Oi, conheci seu blog no da Eilane, gostei muito, estou te seguindo,ABRAÇO.
YAY! I'll get right on this tonight.
This is very clear – you're doing a great job. I'm of course still working on my muslin but I'm pretty sure I'll be able to cut into fabric by the weekend. Very excited! oh, one thing: I still don't have the material for sleeveheads. You say “wadding”–I'm assuming that's like felt? I have some quilt batting–is that suitable?
~Amy – my sleeve head wadding is foam on the inner, and felt-like on the outer, and is about 3mm thick. If you can find something similar that is soft and flexible I am sure it will work. You could try it out now in your muslin to test it! I have read of some sewers using lambswool, but I'm unfamiliar with it.
I haven't been able to locate sleeve head wadding yet either, but am wondering if fusible fleece fused to felt might work.

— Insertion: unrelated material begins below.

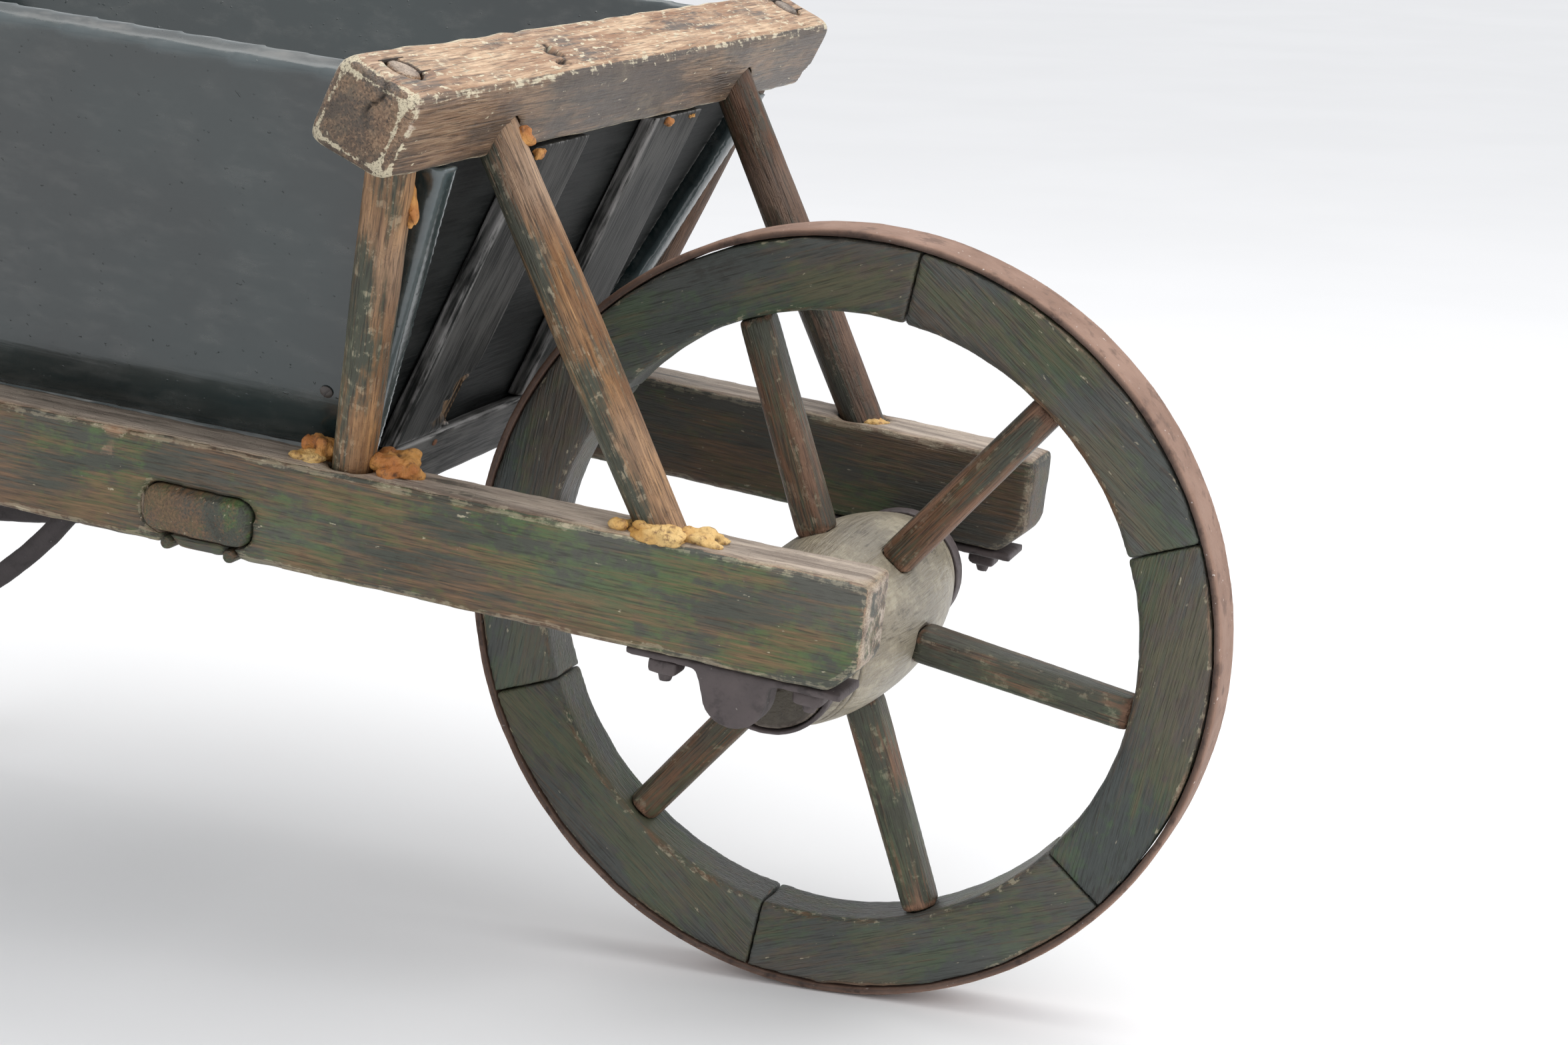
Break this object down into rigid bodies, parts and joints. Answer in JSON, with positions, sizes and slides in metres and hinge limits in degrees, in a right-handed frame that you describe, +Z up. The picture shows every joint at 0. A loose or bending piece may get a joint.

Need to experiment 😀
Someone recommended the foam in unused 90's shoulder pads may work for sleeve head wadding. I got some for my jacket and once cut, they seem like the perfect shape. I will add the photo to the flickr site.
In reference to the sleeve head wadding, I was checking out the hat making supplies on Dawn Anderson's site and found these, http://www.dawnandersondesigns.com/servlet/Categories?category=Tailoring+Supplies. They've already come in and look pretty good.
Also, I remember a workshop with Peggy Sagers where she used tie interfacing to ease in a sleeve and the tie interfacing also acted as the sleeve head. Here are two links to this procedure: http://sewing.patternreview.com/cgi-bin/review/readreview.pl?ID=203 and http://sewing.patternreview.com/cgi-bin/review/readreview.pl?ID=734.
I hope that helps.
My mom just got a orlando brother sewing machine and I have used it to fix my pants, and embroider on the back pockets, It really helps with the tips you gave!
You say: “Something else I should mention if you are bagging out your hem – your lining hem stitching line must match your shell hem stitching line. They should be the same length as they will sew together.”
Do you mean that the lining hem cutting line should be the same as the shell's hem fold line?